By Mary Ann Crispin, RN, BSN, MSN, Kenner Army Health ClinicSeptember 28, 2017
FORT LEE, Va. (Sept. 28, 2017) -- National Breast Cancer Awareness month -- set in October -- is a chance to focus attention on preventive health screenings.
Breast cancer is a serious disease that affects men and women. Screening can help detect the disease early when the chance of successful treatment is best. Screening resources are available through Kenner Army Health Clinic including radiology services for breast mammography.
Beneficiaries assigned to Kenner can report to the Department of Radiology to register for a self-requested screening mammogram. Patients will be given a questionnaire to complete and a radiology team member will determine their eligibility for a self-requested mammogram. The program can help most beneficiaries to access mammography services without having to first make appointments with primary care provider.
Patients who meet pre-screening guidelines for self-requesting will be scheduled for mammogram appointments, and the results will be forwarded to assigned providers.
"We are proud to offer this service to our beneficiaries in order to improve the health of our community," said Lt. Col. Daniel G. Cash, Deputy Commander for Clinical Services. "This service will make it easier for patients to get preventive breast cancer screenings performed. The earlier breast cancer is detected, the treatment outcome improves dramatically."

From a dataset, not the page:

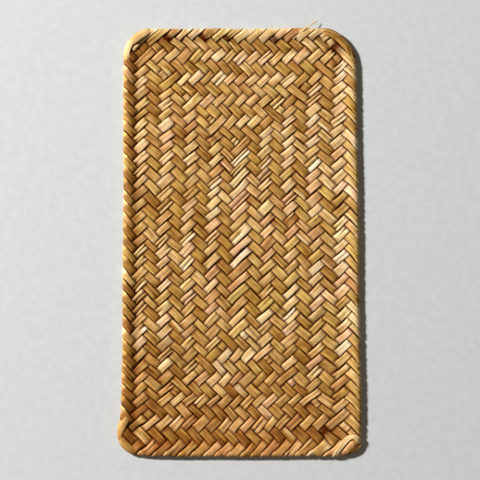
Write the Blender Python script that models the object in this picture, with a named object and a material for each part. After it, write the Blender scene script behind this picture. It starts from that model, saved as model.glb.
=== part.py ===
"""Seagrass placemat: one flat plaited sheet with rounded corners and a thicker, folded-over border.

Metres, +Z up. The mat lies face up, its flat underside on z = 0, and its length runs along Y.
Tables are in millimetres. The outline is a little uneven, as hand plaiting leaves it.
"""

import math

import bmesh
import bpy

MM = 0.001

# Driving sizes, in millimetres.
MAT_WIDTH = 129.0
MAT_LENGTH = 235.0
RIM_HEIGHT = 3.5  # where the strands turn back and lie double
FIELD_HEIGHT = 2.3  # two strands, one over the other
FIELD_PITCH = 8.2  # size of the field's cells
EDGE_REACH = 26.0  # how far in the uneven outline is felt
STRAW = (0.52, 0.33, 0.13, 1.0)

# The border's section, from its outer side inwards: how far in from the outline each ring of
# points lies, and how high, on the face and on the underside.
RIM_SECTION = [
    # name           face_in  face_height  under_in  under_height
    ("side", 0.00, 0.48, 0.12, 0.24),
    ("upper round", 0.30, 0.76, 0.80, 0.00),
    ("shoulder", 1.10, 0.94, 1.60, 0.00),
    ("crown", 2.70, 1.00, 2.90, 0.00),
    ("crown end", 4.60, 0.93, 4.70, 0.00),
    ("foot", 6.40, 0.74, 6.40, 0.00),
    ("field edge", 8.30, 0.66, 8.30, 0.00),
]

CORNERS = [
    # name          x_side  y_side  radius
    ("near left", -1, -1, 9.5),
    ("near right", 1, -1, 9.0),
    ("far left", -1, 1, 16.0),
    ("far right", 1, 1, 20.0),
]

# How far each side bulges out of the plain rectangle, at stations along it from -1 to 1.
SIDE_STATIONS = (-1.0, -0.9, -0.75, -0.5, -0.25, 0.0, 0.25, 0.5, 0.75, 0.9, 1.0)
SIDE_BULGES = [
    # name     axis  side  bulge at each station
    ("left", 0, -1, (0.9, 2.0, 0.4, 0.0, 0.2, 0.1, 0.0, 0.4, 0.5, 0.3, 0.0)),
    ("right", 0, 1, (0.3, 0.8, 1.0, 0.6, 0.2, 0.4, 0.2, -0.3, -0.4, -1.0, -1.2)),
    ("near", 1, -1, (-1.2, -0.9, 0.1, 0.4, 0.3, 0.5, 0.4, 0.2, 0.3, -0.7, -1.3)),
    ("far", 1, 1, (-0.8, -0.5, 0.2, 0.0, 0.3, -0.1, 0.2, 0.5, 0.1, -0.4, -0.9)),
]

# Slow unevenness of the face, as crossed waves.
FACE_WAVES = [
    # name      length_x  length_y  phase  height
    ("long", 260.0, 150.0, 0.4, 0.07),
    ("slant", 90.0, -70.0, 1.9, 0.05),
    ("short", 47.0, 61.0, 3.1, 0.03),
]


def ease(t):
    t = min(1.0, max(0.0, t))
    return t * t * (3.0 - 2.0 * t)


def bulge_at(bulges, t):
    """The side's bulge at t from -1 to 1, eased between the stations."""
    t = min(1.0, max(-1.0, t))
    for k in range(len(SIDE_STATIONS) - 1):
        low, high = SIDE_STATIONS[k], SIDE_STATIONS[k + 1]
        if t <= high:
            return bulges[k] + (bulges[k + 1] - bulges[k]) * ease((t - low) / (high - low))
    return bulges[-1]


def grid_lines(half):
    """Insets of the grid lines from one side to the middle: the border's rings, then even cells."""
    rim_face = [row[1] for row in RIM_SECTION]
    rim_under = [row[3] for row in RIM_SECTION]
    span = half - rim_face[-1]
    cells = max(2, round(span / FIELD_PITCH))
    field = [rim_face[-1] + span * (k + 1) / cells for k in range(cells)]
    return rim_face + field, rim_under + field


HALF = (MAT_WIDTH / 2, MAT_LENGTH / 2)
LINES = (grid_lines(HALF[0]), grid_lines(HALF[1]))
COUNT = (2 * (len(LINES[0][0]) - 1), 2 * (len(LINES[1][0]) - 1))


def corner_radius(x, y):
    return next(r for _, sx, sy, r in CORNERS if sx * x >= 0 and sy * y >= 0)


def height_over(x, y):
    """Slow unevenness of the face at a point."""
    return sum(
        high * math.sin(2 * math.pi * (x / lx + y / ly) + phase)
        for _, lx, ly, phase, high in FACE_WAVES
    )


def place(i, j, face):
    """The point of grid line i across and j along, on the face or on the underside."""
    k = 0 if face else 1
    at = []
    for axis, n in ((0, i), (1, j)):
        back = COUNT[axis] - n
        side = -1.0 if n <= back else 1.0
        at.append((side, LINES[axis][k][min(n, back)]))
    (sx, in_x), (sy, in_y) = at
    x, y = sx * (HALF[0] - in_x), sy * (HALF[1] - in_y)

    # Each ring of points is a rectangle whose corner is turned into an arc.
    inset = min(in_x, in_y)
    radius = max(0.0, corner_radius(x, y) - inset)
    a, b = HALF[0] - inset, HALF[1] - inset
    cx, cy = abs(x) - (a - radius), abs(y) - (b - radius)
    if radius > 0 and cx > 0 and cy > 0:
        turn = cy / cx if cx >= cy else 2.0 - cx / cy
        angle = turn * math.pi / 4
        x = sx * (a - radius + radius * math.cos(angle))
        y = sy * (b - radius + radius * math.sin(angle))

    # The uneven outline, fading out towards the middle.
    shift = [0.0, 0.0]
    for _, axis, side, bulges in SIDE_BULGES:
        across, along = (x, y) if axis == 0 else (y, x)
        depth = HALF[axis] - side * across
        if depth < EDGE_REACH:
            shift[axis] += side * bulge_at(bulges, along / HALF[1 - axis]) * (
                1.0 - ease(depth / EDGE_REACH)
            )
    x, y = x + shift[0], y + shift[1]

    ring = min(i, COUNT[0] - i, j, COUNT[1] - j)
    if not face:
        return x, y, RIM_SECTION[ring][4] * RIM_HEIGHT if ring < len(RIM_SECTION) else 0.0
    if ring < len(RIM_SECTION):
        share = ring / (len(RIM_SECTION) - 1)
        height = RIM_SECTION[ring][2] * RIM_HEIGHT + share * height_over(x, y)
    else:
        height = FIELD_HEIGHT + height_over(x, y)
    return x, y, height


def build_sheet(name):
    """A grid for the underside, extruded to a face, and each point then moved to its place."""
    bm = bmesh.new()
    bmesh.ops.create_grid(bm, x_segments=COUNT[0], y_segments=COUNT[1], size=0.5)
    line = {
        v: (round((v.co.x + 0.5) * COUNT[0]), round((v.co.y + 0.5) * COUNT[1]))
        for v in bm.verts
    }
    under = list(bm.verts)
    made = bmesh.ops.extrude_face_region(bm, geom=bm.faces[:], use_keep_orig=True)
    top = [v for v in made["geom"] if isinstance(v, bmesh.types.BMVert)]
    spots = {}
    for v in under:
        spots[v] = place(*line[v], face=False)
    for v in top:
        spots[v] = place(
            round((v.co.x + 0.5) * COUNT[0]), round((v.co.y + 0.5) * COUNT[1]), face=True
        )
    low = [min(p[k] for p in spots.values()) for k in (0, 1)]
    high = [max(p[k] for p in spots.values()) for k in (0, 1)]
    middle = [(low[k] + high[k]) / 2 for k in (0, 1)]
    for v, p in spots.items():
        v.co = ((p[0] - middle[0]) * MM, (p[1] - middle[1]) * MM, p[2] * MM)
    bmesh.ops.recalc_face_normals(bm, faces=bm.faces[:])
    mesh = bpy.data.meshes.new(name)
    bm.to_mesh(mesh)
    bm.free()
    return mesh


def straw_material():
    material = bpy.data.materials.new("straw")
    material.use_nodes = True
    shader = material.node_tree.nodes["Principled BSDF"]
    shader.inputs["Base Color"].default_value = STRAW
    shader.inputs["Roughness"].default_value = 0.55
    shader.inputs["Metallic"].default_value = 0.0
    material.diffuse_color = STRAW
    return material


def main():
    for old in list(bpy.data.objects):
        bpy.data.objects.remove(old, do_unlink=True)
    collection = bpy.data.collections.new("seagrass_placemat")
    bpy.context.scene.collection.children.link(collection)

    mesh = build_sheet("placemat")
    mesh.materials.append(straw_material())
    mesh.shade_smooth()
    mesh.set_sharp_from_angle(angle=math.radians(50))
    mat = bpy.data.objects.new("placemat", mesh)
    collection.objects.link(mat)


main()
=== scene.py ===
"""Looks of the seagrass placemat: every strand of its plaiting as its own closed ribbon.

Lengths here are in millimetres until a mesh is made. The mat lies face up on the floor, its length along Y.
"Rising" strands run from lower left to upper right, "falling" ones from upper left to lower right.
"""

import math

import bpy
import numpy as np
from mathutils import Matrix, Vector


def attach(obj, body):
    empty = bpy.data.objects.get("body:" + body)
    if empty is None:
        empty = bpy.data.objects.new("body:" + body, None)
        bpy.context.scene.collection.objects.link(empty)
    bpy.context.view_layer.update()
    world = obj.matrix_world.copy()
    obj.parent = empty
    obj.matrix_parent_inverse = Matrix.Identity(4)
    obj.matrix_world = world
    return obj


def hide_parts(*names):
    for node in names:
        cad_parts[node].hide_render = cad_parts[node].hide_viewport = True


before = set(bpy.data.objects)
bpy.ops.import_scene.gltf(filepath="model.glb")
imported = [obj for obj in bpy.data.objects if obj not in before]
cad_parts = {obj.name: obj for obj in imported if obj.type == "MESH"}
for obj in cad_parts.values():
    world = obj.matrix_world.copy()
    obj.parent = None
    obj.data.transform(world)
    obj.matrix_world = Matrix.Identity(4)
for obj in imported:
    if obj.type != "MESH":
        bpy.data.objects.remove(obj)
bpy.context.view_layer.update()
MM = 0.001

# ---------------------------------------------------------------- sizes

HALF_W, HALF_L = 64.5, 117.5  # the outline before its unevenness
CORNERS = {(-1, -1): 9.5, (1, -1): 9.0, (-1, 1): 16.0, (1, 1): 20.0}  # radius at each corner
EDGE_REACH = 26.0
SIDE_STATIONS = (-1.0, -0.9, -0.75, -0.5, -0.25, 0.0, 0.25, 0.5, 0.75, 0.9, 1.0)
SIDE_BULGES = [
    # name     axis  side  bulge at each station
    ("left", 0, -1, (0.9, 2.0, 0.4, 0.0, 0.2, 0.1, 0.0, 0.4, 0.5, 0.3, 0.0)),
    ("right", 0, 1, (0.3, 0.8, 1.0, 0.6, 0.2, 0.4, 0.2, -0.3, -0.4, -1.0, -1.2)),
    ("near", 1, -1, (-1.2, -0.9, 0.1, 0.4, 0.3, 0.5, 0.4, 0.2, 0.3, -0.7, -1.3)),
    ("far", 1, 1, (-0.8, -0.5, 0.2, 0.0, 0.3, -0.1, 0.2, 0.5, 0.1, -0.4, -0.9)),
]

THICK = 0.90  # of one strand
FOLD_R = 1.28  # half the height of a strand's centre line where it turns round the rim
FOLD_OUT = 1.95  # how far out of the rim's axis that centre line reaches
RIM_MID = 1.75  # height of the rim's axis
RIM_IN = FOLD_OUT + THICK / 2  # how far in from the outline the rim's axis runs
FIELD_MID, FIELD_RISE = 1.02, 0.50  # height of the plaiting's middle, and how far a strand leaves it
EDGE_MID, EDGE_RISE = 2.40, 0.63  # the same just inside the rim

# Places where the strands draw apart and leave a dark gap, deepened with painted shade.
GAPS = [
    # x     y      reach  depth
    (52.0, 106.6, 2.4, 1.0),
    (55.0, 103.6, 1.8, 0.8),
    (35.0, -91.5, 2.0, 0.9),
    (45.5, -103.8, 2.2, 0.9),
    (-40.4, 112.0, 1.6, 0.8),
    (-21.0, 112.2, 1.6, 0.8),
    (-7.5, 112.0, 1.6, 0.7),
    (18.5, 111.8, 1.8, 0.8),
    (-56.0, -100.5, 1.8, 0.7),
    (-14.0, 56.0, 1.5, 0.5),
    (21.0, -38.0, 1.5, 0.6),
    (-33.0, -65.0, 1.6, 0.6),
    (8.0, 12.0, 1.4, 0.5),
]

LAST_K, LAST_M = 20, 38  # columns and rows of crossings from the middle to the rim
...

The following are two most commonly used methods to screen for breast cancer:
• A mammogram is low-dose x-ray exam of the breasts. It can detect abnormalities even when there are no signs or symptoms present. Screening charts found that womenshealth.gov give age ranges when the test should be scheduled.

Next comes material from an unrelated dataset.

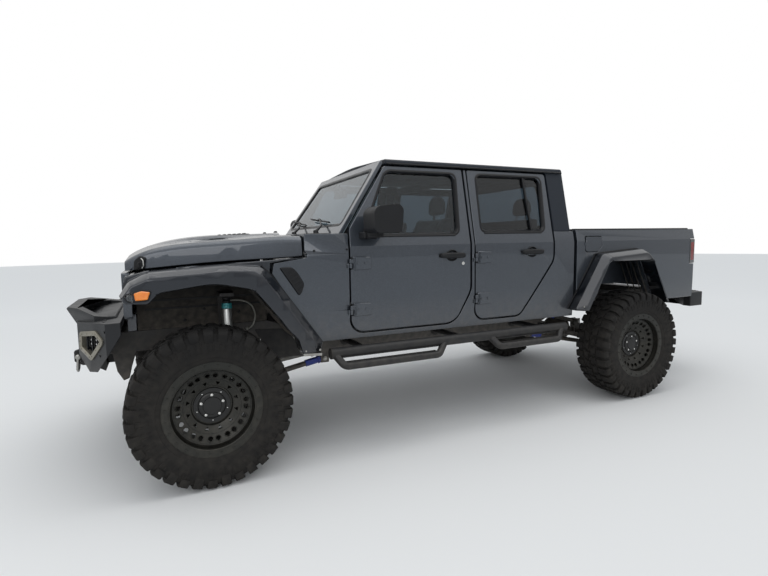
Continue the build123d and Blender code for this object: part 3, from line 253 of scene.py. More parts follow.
def metallic_paint(name, base, flake, dust):
    """Gunmetal paint: fine bright flakes under a clear coat."""
    made = finish(name, base, 0.4, metal=0.75, tone=tuple(c * 1.1 for c in base), scale=3.0, coat=1.0,
        coat_rough=0.025, dust=dust, dust_z=1.0, spread=0.03)
    tree = made.node_tree
    link = tree.links.new
    shader = tree.nodes["Principled BSDF"]
    old = shader.inputs["Base Color"].links[0].from_socket
    coord = next(n for n in tree.nodes if n.bl_idname == "ShaderNodeTexCoord")
    flakes = shader_node(tree, "TexVoronoi", {"Scale": 900.0})
    link(coord.outputs["Object"], flakes.inputs["Vector"])
    pick = shader_node(tree, "MapRange", {"From Min": 0.62, "From Max": 0.95, "To Max": 0.55})
    apart = shader_node(tree, "SeparateColor")
    link(flakes.outputs["Color"], apart.inputs[0])
    link(apart.outputs[0], pick.inputs["Value"])
    mix = shader_node(tree, "Mix", {"B": (*flake, 1)}, data_type="RGBA")
    link(pick.outputs["Result"], mix.inputs["Factor"])
    link(old, mix.inputs["A"])
    link(mix.outputs["Result"], shader.inputs["Base Color"])
    return made


def glass(name, tint):
    """Clear smooth glass with a tint."""
    made = finish(name, tint, 0.0, scale=3.0, amount=0.3)
    inputs = made.node_tree.nodes["Principled BSDF"].inputs
    for link in inputs["Roughness"].links:
        made.node_tree.links.remove(link)
    inputs["Roughness"].default_value = 0.0
    inputs["Transmission Weight"].default_value = 1.0
    inputs["IOR"].default_value = 1.45
    return made


PAINT = metallic_paint("gunmetal_paint", (0.04, 0.048, 0.06), (0.13, 0.15, 0.185), 0.35)
PAINT_DARK = metallic_paint("gunmetal_flare", (0.007, 0.01, 0.016), (0.022, 0.029, 0.042), 0.15)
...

• Clinical breast exam. The doctor looks at and feels the breasts and under the arms for lumps or anything else that seems unusual.
The American Cancer Society and the American Congress of Obstetricians and Gynecologists agree on some basic recommendations for breast cancer screenings that can be found by visiting www.cdc.gov/cancer/breast/index.htm and www.cdc.gov/cancer/breast/basic_info/symptoms.htm.
All women should be familiar with the known benefits, limitations and potential harms linked to breast cancer screening. They also should know how their breasts normally look and feel and report any breast changes to a health care provider right away.
It also is important to make providers aware of any changes in the breast such as a lump or dimpling of the skin. It is equally important to maintain an open dialogue with health care providers and to give due consideration to provider recommendations, making health care decisions as a team.
Talk with health care providers about risks based on family history, genetic background or other factors that may change screening schedules. Patients currently experiencing symptoms in their breasts -- lumps, masses, pain, skin changes and drainage -- need to immediately contact provider teams or call for an appointment to be seen right away. Finding a breast change does not necessarily point to cancer, however, one should report any changes to a doctor as soon as they are found.
The ACOG suggests yearly breast exam starting at age 40. The American Cancer Society also has several recommendations:
• Women, ages 40-44, should consider starting annual screening with mammograms (x-rays of the breast) if they wish to do so.
• Women, ages 45-54, should get mammograms every year.
• Women, ages 55 and older, should switch to mammograms every two years or continue yearly screening.
• Screening should continue as long as a woman is in good health and is expected to live 10 more years or longer.
The following are some additional tips to keep in mind for breast health:
• Keep a record of where the last mammogram was done and be able to provide the doctor's office with a phone number to help access records.
• Make sure to sign a records release. Most doctors' services don't "automatically" send the report back to a Kenner primary health provider.
• Make appointments for preventive screening during the birth month as a way to remember the date.
• Be informed and know family history.
Kenner offers monthly educational lobby displays on various topics to inform community members and beneficiaries on confusing health directives from many well-known regulatory health organizations. During October's Breast Cancer Awareness Week Oct. 16-20, an informational display will be available in the pharmacy lobby at Kenner, and the Fort Lee community is cordially invited to take advantage of this opportunity to learn more.
In addition to offering the self-requesting option for appointments, Kenner representatives will make calls to patients who are overdue for other preventive health care screenings and encourage them to take note of upcoming health screenings.
On Oct. 27, remember to "think pink" by wearing pink as reminder to proactively take care of your health, and emphasis on early detection is key.